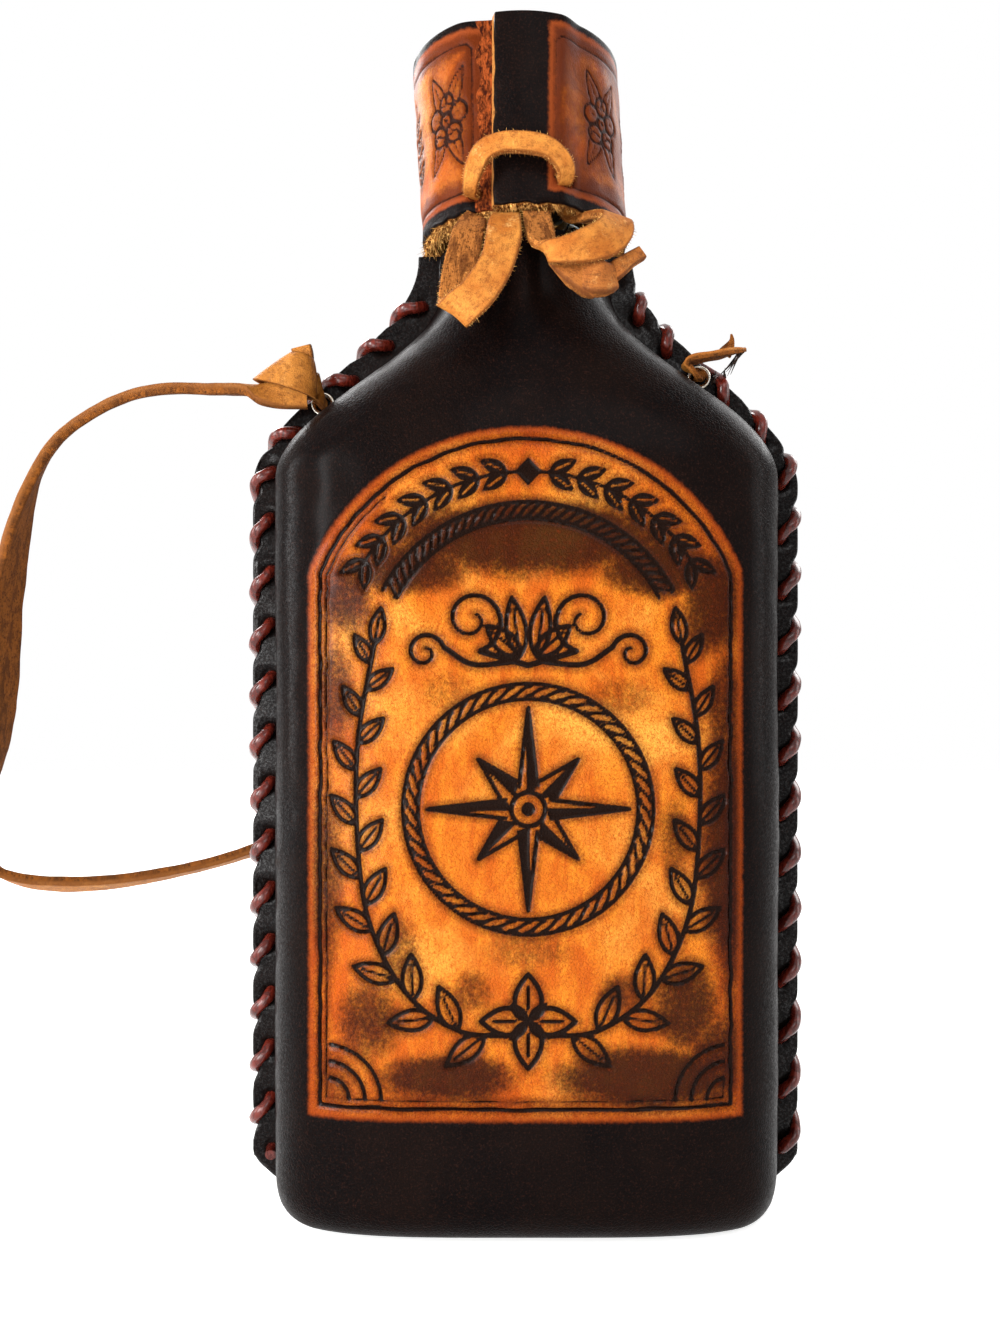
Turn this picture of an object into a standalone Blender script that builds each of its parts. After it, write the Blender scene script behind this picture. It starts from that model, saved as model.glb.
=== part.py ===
"""Leather-wrapped pocket flask.

A flat glass bottle sits in a wet-moulded leather cover: one sheet that runs down the front, under
the base and up the back, pinched into a two-layer flange at each side and whip-laced through
punched holes. A lapped leather sleeve and a leather round dress the screw cap. A thong ties the
sleeve, and a flat strap hangs from an eyelet in each shoulder.

Metres, +Z up, front towards -Y. The origin is the middle of the base that the flask stands on.
"""

import math

import bmesh
import bpy
import numpy as np

MM = 0.001

# Glass bottle
GLASS_HALF_WIDTH = 43.1 * MM
GLASS_HALF_DEPTH = 20.1 * MM
GLASS_WALL = 3.0 * MM
GLASS_BASE = 5.0 * MM
GLASS_BASE_ROUND = 8.0 * MM
GLASS_NECK_RADIUS = 13.1 * MM
GLASS_BORE_RADIUS = 9.3 * MM
GLASS_BEAD_RADIUS = 14.0 * MM
GLASS_THREAD_ROOT = 12.3 * MM
BODY_SQUARENESS = 4.0
BODY_HEIGHT = 134.0 * MM
SHOULDER_HEIGHT = 37.0 * MM
COLLAR_HEIGHT = 6.5 * MM
NECK_ABOVE_COLLAR = 28.8 * MM
BEAD_ABOVE_COLLAR = 6.0 * MM
BEAD_HEIGHT = 3.0 * MM

# Fits: SEAT is the gap between pieces that touch, BOTTLE_FIT the ease of the glass in the leather
SEAT = 0.3 * MM
BOTTLE_FIT = 0.5 * MM

# Leather cover
LEATHER = 2.4 * MM
FLANGE_SLIT = 0.15 * MM
FLANGE_WIDTH = 5.0 * MM
FLANGE_NECK_WIDTH = 3.5 * MM
FLANGE_ABOVE_NECK = 6.0 * MM
FLANGE_ABOVE_BODY = 0.2 * MM
FLANGE_ROOT_SOFTNESS = 1.2 * MM
INNER_ROOT_SOFTNESS = 0.2 * MM
FLANGE_SWELL = 0.25 * MM
COVER_BASE_ROUND = 7.0 * MM
CORNER_WIDTH = 14.0 * MM
CORNER_HEIGHT = 9.5 * MM

# Lacing: stitches are counted along the flange edge, below and above the strap eyelet
LACE_RADIUS = 1.1 * MM
LACE_CLEARANCE = 0.25 * MM
LACE_SLACK = 0.4 * MM
LACE_EDGE_SLACK = 0.3 * MM
STITCH_INSET = 3.1 * MM
LOWER_STITCHES = 15
LOWEST_STITCH_HEIGHT = 9.0 * MM
STITCH_BELOW_EYELET = 7.0 * MM
STITCH_ABOVE_EYELET = 7.5 * MM
UPPER_STITCHES = {"left": 3, "right": 3}
UPPER_PITCH = {"left": 9.2 * MM, "right": 7.8 * MM}
POINTS_PER_LOOP = 14
LOOP_SQUARENESS = 2.6
TURN_IN_HOLE = 0.55
TAIL_SHARE = 0.55
EDGE_STEP_SHARE = 0.35
HOLE_SHARE = 0.88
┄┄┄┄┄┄
§ SET PROBLEM: Copy the material above verbatim.

§ RESPONSE TO THIS EXERCISE:
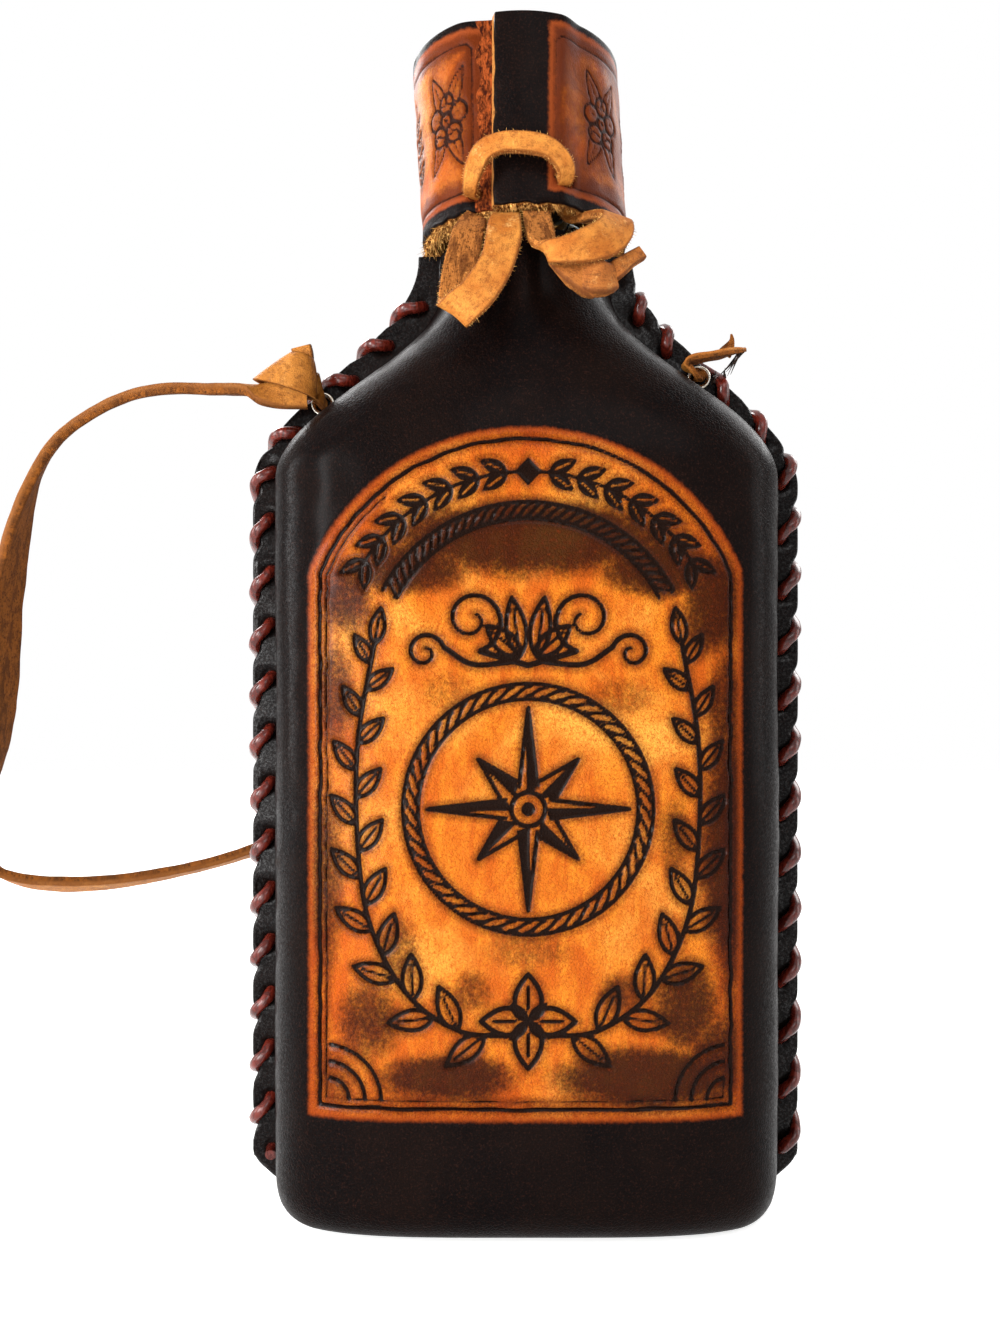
Turn this picture of an object into a standalone Blender script that builds each of its parts. After it, write the Blender scene script behind this picture. It starts from that model, saved as model.glb.
=== part.py ===
"""Leather-wrapped pocket flask.

A flat glass bottle sits in a wet-moulded leather cover: one sheet that runs down the front, under
the base and up the back, pinched into a two-layer flange at each side and whip-laced through
punched holes. A lapped leather sleeve and a leather round dress the screw cap. A thong ties the
sleeve, and a flat strap hangs from an eyelet in each shoulder.

Metres, +Z up, front towards -Y. The origin is the middle of the base that the flask stands on.
"""

import math

import bmesh
import bpy
import numpy as np

MM = 0.001

# Glass bottle
GLASS_HALF_WIDTH = 43.1 * MM
GLASS_HALF_DEPTH = 20.1 * MM
GLASS_WALL = 3.0 * MM
GLASS_BASE = 5.0 * MM
GLASS_BASE_ROUND = 8.0 * MM
GLASS_NECK_RADIUS = 13.1 * MM
GLASS_BORE_RADIUS = 9.3 * MM
GLASS_BEAD_RADIUS = 14.0 * MM
GLASS_THREAD_ROOT = 12.3 * MM
BODY_SQUARENESS = 4.0
BODY_HEIGHT = 134.0 * MM
SHOULDER_HEIGHT = 37.0 * MM
COLLAR_HEIGHT = 6.5 * MM
NECK_ABOVE_COLLAR = 28.8 * MM
BEAD_ABOVE_COLLAR = 6.0 * MM
BEAD_HEIGHT = 3.0 * MM

# Fits: SEAT is the gap between pieces that touch, BOTTLE_FIT the ease of the glass in the leather
SEAT = 0.3 * MM
BOTTLE_FIT = 0.5 * MM

# Leather cover
LEATHER = 2.4 * MM
FLANGE_SLIT = 0.15 * MM
FLANGE_WIDTH = 5.0 * MM
FLANGE_NECK_WIDTH = 3.5 * MM
FLANGE_ABOVE_NECK = 6.0 * MM
FLANGE_ABOVE_BODY = 0.2 * MM
FLANGE_ROOT_SOFTNESS = 1.2 * MM
INNER_ROOT_SOFTNESS = 0.2 * MM
FLANGE_SWELL = 0.25 * MM
COVER_BASE_ROUND = 7.0 * MM
CORNER_WIDTH = 14.0 * MM
CORNER_HEIGHT = 9.5 * MM

# Lacing: stitches are counted along the flange edge, below and above the strap eyelet
LACE_RADIUS = 1.1 * MM
LACE_CLEARANCE = 0.25 * MM
LACE_SLACK = 0.4 * MM
LACE_EDGE_SLACK = 0.3 * MM
STITCH_INSET = 3.1 * MM
LOWER_STITCHES = 15
LOWEST_STITCH_HEIGHT = 9.0 * MM
STITCH_BELOW_EYELET = 7.0 * MM
STITCH_ABOVE_EYELET = 7.5 * MM
UPPER_STITCHES = {"left": 3, "right": 3}
UPPER_PITCH = {"left": 9.2 * MM, "right": 7.8 * MM}
POINTS_PER_LOOP = 14
LOOP_SQUARENESS = 2.6
TURN_IN_HOLE = 0.55
TAIL_SHARE = 0.55
EDGE_STEP_SHARE = 0.35
HOLE_SHARE = 0.88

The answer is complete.